Gaston Leroux's "The Mystery of the Yellow Room" ("Le mystère de la chambre jaune") is probably the most famous of all locked room mysteries but also one of the earliest examples of this particular type of "who-dunnits". As the novel was originally published in 1908, it is significant enough to note that the novel has been published few decades before the so called "Golden Age" of detective stories. It is equally worth noting that the story is mostly in accordance with rules of the genre codified by Ronald Knox in 1929. Leroux's story only breaks one of those rules, but this is one of those rare occasions where it simply doesn't matter. The importance of the story is also evident, when we know it has been selected as the best "locked room mystery" by detective story readers on numerous occasions, only alternating places with John Dickson Carr's locked room mystery masterpiece "The Hollow Man" (which amazingly has never been made into film). "The Mystery of the Yellow Room" was interestingly the absolute favourite of John Dickson Carr, who undeniably is the master of the locked room mysteries, and Carr often said that Leroux's novel influenced him the most, always making him to push solutions of the locked room mystery to the limits because of the sheer simple brilliance of the solution in Leroux's novel, even it is far from being "simple".

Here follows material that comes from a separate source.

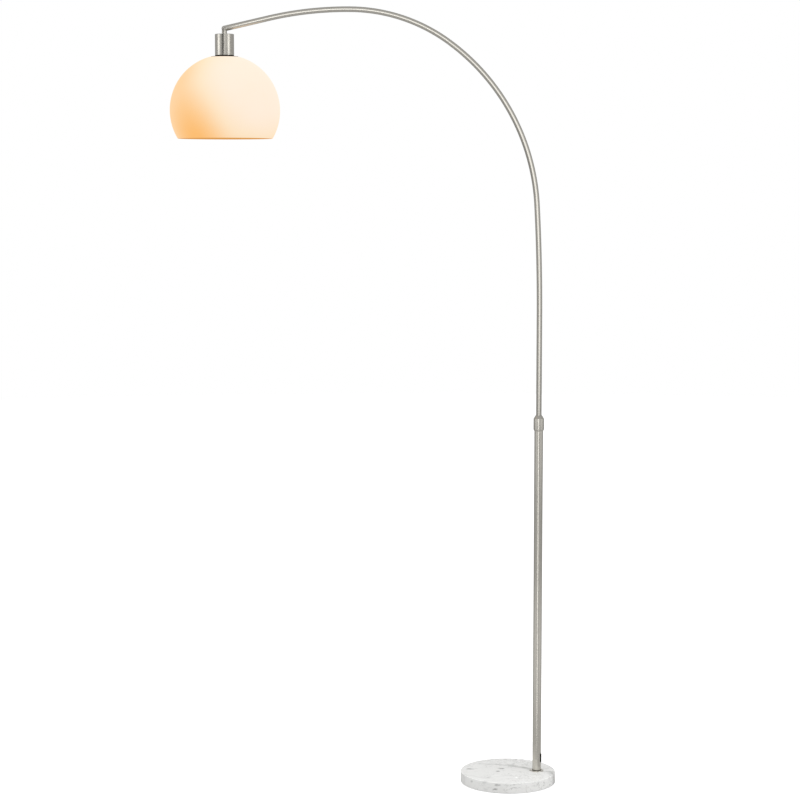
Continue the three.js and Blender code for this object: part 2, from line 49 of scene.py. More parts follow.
# ---------- driving dimensions that the frame doesn't give, in millimetres ----------
ARM_ARCS = [(4300, 3.2), (464, 51.1), (367, 35.0), (754, 13.7)]  # radius, and turn in degrees
GAP = 0.25  # between two pieces that meet
WALL = {"lower_pole": 1.2, "upper_tube": 0.9, "shade": 1.5, "bulb": 0.8, "cup": 0.75}
BASE_EDGE = 1.5  # radius of the marble's rounded edges
PAD_RIM = 0.6
ANCHOR = {"hole": 5.5, "pocket": 17}  # radii of the hollows in the marble, under the pole
FOOT = {
    "outer": 16,
    "hole": 8.25,
    "bevel": 0.7,
    "lobes": 5,
    "notch": 3.2,  # how far the plate's edge goes in between two lobes
    "turn": math.radians(-103),
    "seal_edge": 0.4,
    "squeezed": 1.3,  # how far the pole squeezes the seal out
}
# The cord's bushing: the radii of its corners and its bore, how far its lip covers the slot's edge,
# stands proud of the pole and clears it, and how far its body reaches inside the pole's wall.
LIP = {"corner": 1.8, "cover": 0.75, "proud": 0.65, "lift": 0.2, "inside": 0.9, "bore": 3.25}
# The collar: two radii, how far its foot is set in, the heights of its foot and of its cone, and the
# thickness of the lip at its mouth.
COLLAR = {"bore": 9.8, "mouth": 6.35, "foot": 1.75, "taper": 3.3, "cone": 7.4, "lip": 1.2}
SPIGOT = {"outer": 4.6, "inner": 3.5, "reach": 24, "root": 4}  # the elbow's, inside the arm's end
STUB = {"outer": 5.5, "thread": 4.2}  # radii, under the elbow
CUP_PLATE = 1.25  # thickness of the cup's top
NIPPLE_HOLE = 4.25
SHADE_HOLE = 17.5
SHADE_CENTRE = 1481.4
# The lampholder's shell and its ring nut: radii, the heights of a step and of a flange, and roundings.
HOLDER = {"bore": 14.4, "neck": 17, "flange": 19.2, "top": 17.5, "step": 5, "edge": 0.6}
NUT = {"bore": 17.25, "grip": 22, "flange": 24.5, "thick": 2, "edge": 0.6, "notches": 24, "notch": 0.9}
BULB_NECK = 12
BULB_WAIST = [(4.5, 22), (1.2, 17), (0, 12), (0, 0)]  # out from the neck, and down from the top
BULB_SHOULDER = 35  # how far up the ball goes, in degrees
OVERSHOOT = 5  # how far a tool reaches past a face that it cuts through
STRAIGHT_STEP, CURVED_STEP = 40, 5  # between a tube's rings
SMOOTH_ANGLE = math.radians(32)  # edges that are sharper than this stay sharp


def low(node):
    """A node's lowest corner, in millimetres."""
    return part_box(node)[0] / MM


def high(node):
    """A node's highest corner, in millimetres."""
    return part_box(node)[1] / MM


def centre_x(node):
    return (low(node).x + high(node).x) / 2


def radius(node):
    return (high(node).y - low(node).y) / 2


POLE_X = centre_x("mast_tube")
HEAD_X = centre_x("shade")
SHADE_TOP = high("shade").z
BASE_TOP = high("marble_base").z


# ---------- mesh helpers ----------


def arc(centre, r, start, end, steps):
    """Points [radius, z] along an arc of an outline, between two angles in degrees."""
    angles = [math.radians(start + (end - start) * i / steps) for i in range(steps + 1)]
    return [(centre[0] + r * math.cos(a), centre[1] + r * math.sin(a)) for a in angles]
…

This 2003 film version is the 6th time the classic mystery novel has been made into film, and by far the best on this reviewers opinion, as long as what it comes to how faithfully Leroux's plot is being followed. The story pace is somewhat slow from the start, and doesn't seem to gather up just enough steam until we get to the end climax, and the long awaited solution - where the pace actually turns into rapid cuts and flashbacks alternating with the past and presence due to the requirements to portray the solution in such way that it maintains the needed undivided attention of the viewer. It's also worth mentioning that a viewer who doesn't know the solution, is during the movie given all the important clues and hints needed to solve the crime by themselves, or at least enables one to have suspicions in the right direction if you are an experienced viewer (or reader) of the genre, however even then, most viewers will still be stunned out of their socks upon learning the solution.

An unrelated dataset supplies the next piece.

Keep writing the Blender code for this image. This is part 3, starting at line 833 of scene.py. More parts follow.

There are number of very perceptive scenes in this movie, setting a lighthearted atmosphere, almost like director doesn't want the viewer taking the story too seriously from the very start. An example of this is the opening title scene, with a toy train going on one incredibly long track for the duration of the opening, only to reach the end of the tracks as the actual movie begins to reveal another hilarious scene with a group of gentlemen passengers reading their newspapers on a train in a synchronised manner as they would in fact being intensely following the narrators voice. Because of these small, yet amusing tidbits, the film does have much lighter feel than Leroux's novel which is in fact quite dark, and reads almost like a horror story.

Director Bruno Podalydès as screenwriter has thankfully chosen to follow the original plot to the letter, which holds this movie together just as it is, somehow distant and elusive at points, but still constantly moving on (like a train indeed), however with slightly inconsistent cinematographic style, which ranges from really good to hastily ill- conceived.

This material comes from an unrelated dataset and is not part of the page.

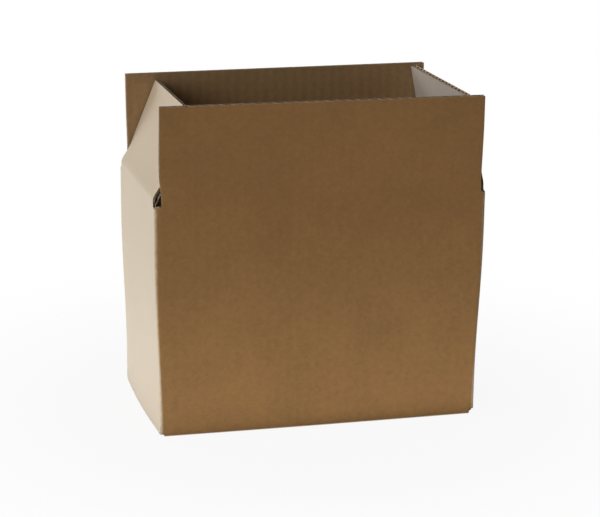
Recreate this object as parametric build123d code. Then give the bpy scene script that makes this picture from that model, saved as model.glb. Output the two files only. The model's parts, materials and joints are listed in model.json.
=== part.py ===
from build123d import *
from math import asin, atan2, cos, floor, hypot, sin, tan
import os

# An open carton of single-wall corrugated board, glued shut below and standing open above.
# X runs along the long panels, -Y is the front, Z is up. The origin is the middle of the underside.
# All lengths are in millimetres, and all leans are in degrees from upright, positive outwards.

# The folded box, outside
box_length = 260.0
box_width = 144.0
end_score_height = 183.0  # height of the crease of the two end flaps

# The board
board = 4.2  # overall thickness
liner = 0.4  # flat paper on each face
medium = 0.4  # wavy paper between the liners
flute_pitch = 8.0
crest_radius = 1.3  # of a flute, to the middle of its paper

# Creases and slots
fold_radius = 3.0  # outside of a corner or a bottom fold
fold_gap = 0.2  # room for the long flaps to close over the end flaps, past the board itself
crease_gap = 0.15  # between the crease line and the bevelled board on each side of it
crush = 3.0  # solid strip beside a crease, where the flutes are pressed flat
slot_clearance = 1.4  # between a closed end flap's side and the long panel beside it
long_inset = 4.4  # from an end panel's outside to the side of a long flap
side_gap = 0.5  # how much wider a panel's crease is than its flap, at each side
slot_relief = 0.6  # how far a corner slot is cut past the crease
meeting_gap = 1.0  # between the two long flaps when they are closed
edge_groove = 1.0  # how far the flutes fall short of a flap's side, between the liners
edge_web = 0.6  # least paper left between that groove and the first flute

# The glued lap that closes the loop of panels, inside the back right corner
lap_width = 32.0
lap_taper = 8.0  # how much each end of the lap slants
lap_clearance = 1.8  # from the folded end flaps above and below
seam_groove = 1.8  # the notch outside, where the folded lap leaves the back panel's cut edge

# How far each flap leans
front_lean_degrees = 4.0
back_lean_degrees = 1.0
left_lean_degrees = -21.5
right_lean_degrees = -10.5

# Sizes that follow from these
long_score_height = end_score_height + board + fold_gap
long_reach = (box_width - meeting_gap) / 2
end_reach = long_reach + board + fold_gap  # every flap ends at the blank's straight cut edge
end_inset = board + slot_clearance  # from a long panel's outside to the side of an end flap
long_width = box_length - 2 * long_inset
end_width = box_width - 2 * end_inset
half_length = box_length / 2
half_width = box_width / 2

# One flute, in the section across the flutes
half_pitch = flute_pitch / 2
wave_height = board - 2 * liner - medium
wave_run = hypot(half_pitch, wave_height - 2 * crest_radius)
flank = atan2(wave_height - 2 * crest_radius, half_pitch) + asin(2 * crest_radius / wave_run)
tunnel_foot = half_pitch - (crest_radius + medium / 2) * tan(flank / 2)
tunnel_crest = crest_radius - medium / 2
tunnel_centre = wave_height - crest_radius + medium / 2


def tunnel_outline():
    """The hollow under one flute: it stands on a liner at y = 0 and its crest points to +Y."""
    shoulder_x = tunnel_crest * sin(flank)
    shoulder_y = tunnel_centre + tunnel_crest * cos(flank)
    floor_line = Line((-tunnel_foot, 0), (tunnel_foot, 0))
    right_flank = Line((tunnel_foot, 0), (shoulder_x, shoulder_y))
    crest = ThreePointArc(
        (shoulder_x, shoulder_y), (0, tunnel_centre + tunnel_crest), (-shoulder_x, shoulder_y)
    )
    left_flank = Line((-shoulder_x, shoulder_y), (-tunnel_foot, 0))
    return make_face([floor_line, right_flank, crest, left_flank])


def flap(width, reach, lean_degrees):
    """A flap that stands on its crease along X, with its outside facing -Y, leant over outwards."""
    bevelled = Polyline(
        (0, crease_gap), (0, reach), (board, reach), (board, board + crease_gap), close=True
    )
    plate = extrude(make_face(Plane.YZ * bevelled), width / 2, both=True)

    flute_start = board + crease_gap + crush
    flute_length = reach - flute_start
    room = width / 2 - edge_groove - edge_web - tunnel_foot
    steps = floor(room / half_pitch)
    cuts = []
    for step in range(-steps, steps + 1):
        on_outer_liner = Pos(step * half_pitch, liner, flute_start)
        on_inner_liner = Pos(step * half_pitch, board - liner, flute_start) * Rot(0, 0, 180)
        place = on_outer_liner if step % 2 == 0 else on_inner_liner
        cuts.append(extrude(place * tunnel_outline(), flute_length))
    for side in (-1, 1):
        middle = Pos(side * (width - edge_groove) / 2, board / 2, flute_start + flute_length / 2)
        cuts.append(middle * Box(edge_groove, board - 2 * liner, flute_length))
    return Rot(lean_degrees, 0, 0) * (plate - cuts)


def bent_panel(half_depth, score, fold_height, reach, span):
    """A wall and its closed bottom flap as one bent board along X, with its outside facing -Y."""
    outside = -half_depth
    inside = board - half_depth
    crease = score - crease_gap
    fold = RadiusArc(
        (outside, fold_height + fold_radius), (outside + fold_radius, fold_height), -fold_radius
    )
    rest = Polyline(
        (outside + fold_radius, fold_height),
        (outside + reach, fold_height),
        (outside + reach, fold_height + board),
        (inside, fold_height + board),
        (inside, crease - board),
        (outside, crease),
        (outside, fold_height + fold_radius),
    )
    section = make_face(Plane.YZ * Curve([fold, rest]))
    return extrude(section, span / 2, both=True)


def corner_folds():
    """The four upright corners between the slots, the back right one with the glued seam."""
    outline = Rectangle(box_length, box_width)
    creased = [corner for corner in outline.vertices() if corner.X < 0 or corner.Y < 0]
    outline = fillet(creased, fold_radius)
    outline -= Rectangle(box_length - 2 * board, box_width - 2 * board)
    outline -= Rectangle(box_length - 2 * end_inset, 2 * box_width)
    outline -= Rectangle(2 * box_length, box_width - 2 * (end_inset - side_gap))
    lowest = board + slot_relief
    highest = end_score_height - slot_relief
    return Pos(0, 0, lowest) * extrude(outline, highest - lowest)


def glue_lap():
    """The lap folded in from the right panel and glued flat inside the back panel."""
    lowest = 2 * board + lap_clearance
    highest = end_score_height - board - lap_clearance
    fold_x = half_length - board
    free_x = fold_x - lap_width
    shape = Polyline(
        (fold_x, lowest),
        (fold_x, highest),
        (free_x, highest - lap_taper),
        (free_x, lowest + lap_taper),
        close=True,
    )
    face = Pos(0, half_width - board, 0) * make_face(Plane.XZ * shape)
    return extrude(face, board)


def seam_notch():
    """The three-cornered groove outside, between the lap's fold and the back panel's edge."""
    seam_y = half_width - board
    shape = Polyline(
        (half_length + seam_groove, seam_y),
        (half_length - seam_groove, seam_y),
        (half_length, seam_y - seam_groove),
        (half_length + seam_groove, seam_y - seam_groove),
        close=True,
    )
    return extrude(make_face(shape), end_score_height)


def box_body():
    """All four walls with the closed bottom, up to the creases of the open flaps."""
    long_span = long_width + 2 * side_gap
    end_span = end_width + 2 * side_gap
    long_panel = bent_panel(half_width, long_score_height, 0, long_reach, long_span)
    end_panel = bent_panel(half_length, end_score_height, board, end_reach, end_span)
    body = corner_folds() + glue_lap()
    body += [Rot(0, 0, turn) * long_panel for turn in (0, 180)]
    body += [Rot(0, 0, turn) * end_panel for turn in (90, 270)]
    return body - seam_notch()


on_front = Pos(0, -half_width, long_score_height)
on_back = Pos(0, half_width, long_score_height) * Rot(0, 0, 180)
on_left = Pos(-half_length, 0, end_score_height) * Rot(0, 0, -90)
on_right = Pos(half_length, 0, end_score_height) * Rot(0, 0, 90)

parts = {
    "box_body": box_body(),
    "front_flap": on_front * flap(long_width, long_reach, front_lean_degrees),
    "back_flap": on_back * flap(long_width, long_reach, back_lean_degrees),
    "left_flap": on_left * flap(end_width, end_reach, left_lean_degrees),
    "right_flap": on_right * flap(end_width, end_reach, right_lean_degrees),
}

os.makedirs("parts", exist_ok=True)
for name, solid in parts.items():
    export_step(solid, f"parts/{name}.step")
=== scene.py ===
import json
from math import atan, cos, pi, radians, sin, tan

import bmesh
import bpy
from mathutils import Matrix, Vector


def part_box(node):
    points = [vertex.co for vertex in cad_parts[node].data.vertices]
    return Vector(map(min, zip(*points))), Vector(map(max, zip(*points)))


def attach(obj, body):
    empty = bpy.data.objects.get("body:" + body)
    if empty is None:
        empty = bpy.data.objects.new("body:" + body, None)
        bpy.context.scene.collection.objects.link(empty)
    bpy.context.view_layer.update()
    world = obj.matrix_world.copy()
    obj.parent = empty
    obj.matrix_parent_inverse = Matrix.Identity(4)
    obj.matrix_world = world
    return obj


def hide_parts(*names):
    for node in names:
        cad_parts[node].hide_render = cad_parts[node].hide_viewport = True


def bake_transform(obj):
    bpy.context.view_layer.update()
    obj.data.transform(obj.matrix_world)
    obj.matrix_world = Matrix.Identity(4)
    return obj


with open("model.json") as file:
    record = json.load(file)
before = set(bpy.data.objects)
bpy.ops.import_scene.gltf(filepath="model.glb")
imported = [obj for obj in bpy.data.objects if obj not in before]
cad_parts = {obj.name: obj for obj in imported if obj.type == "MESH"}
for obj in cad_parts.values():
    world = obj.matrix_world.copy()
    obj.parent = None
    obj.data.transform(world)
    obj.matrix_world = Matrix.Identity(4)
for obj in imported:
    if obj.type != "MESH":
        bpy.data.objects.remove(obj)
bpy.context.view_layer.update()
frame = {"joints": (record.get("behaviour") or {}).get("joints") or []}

# An open carton of corrugated board, in metres. X runs along the long panels, -Y is the front and
# Z is up. Every board is three papers: a liner on each face and a wavy medium between them.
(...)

The Director's brother Denis Podalydès plays the lead role as the journalist Joseph Rouletabille in highly commendable way, also doubles in the story as the primary amateur sleuth. His appearance as Rouletabille is curiously close enough to Leroux's description of him being "A small, thin man, endowed with unusually large head". Denis Podalydès manages to pull off his lead role with flying colours, including a charming slight lisp in his french accent. The character of Sainclair (routinely played by Jean-Noël Brouté), slightly dimwitted photographer sidekick of Rouletabille, has remarkable tendency not having any kind of presence in any of the scenes, even he is almost constantly behind, or at the side of Rouletabille. Most of the cast is compiled from some of the best actors that France has to offer, including legendary Michael Lonsdale as the old man Stangerson. But there's not much more really to say about the remaining cast, unless mentioning in the same breath the word "routinely what you would expect".

This movie is well worth watching, not only because of the jaw dropping solution (Interesting even if you don't like "who-dunnits"), but because the movie is just balanced enough, regardless of some minor issues with some of the actors and the earlier mentioned slow pace, which does feel somewhat boring at times, but all together very enjoyable watch and in it's own category a definite must see you just cannot afford to miss.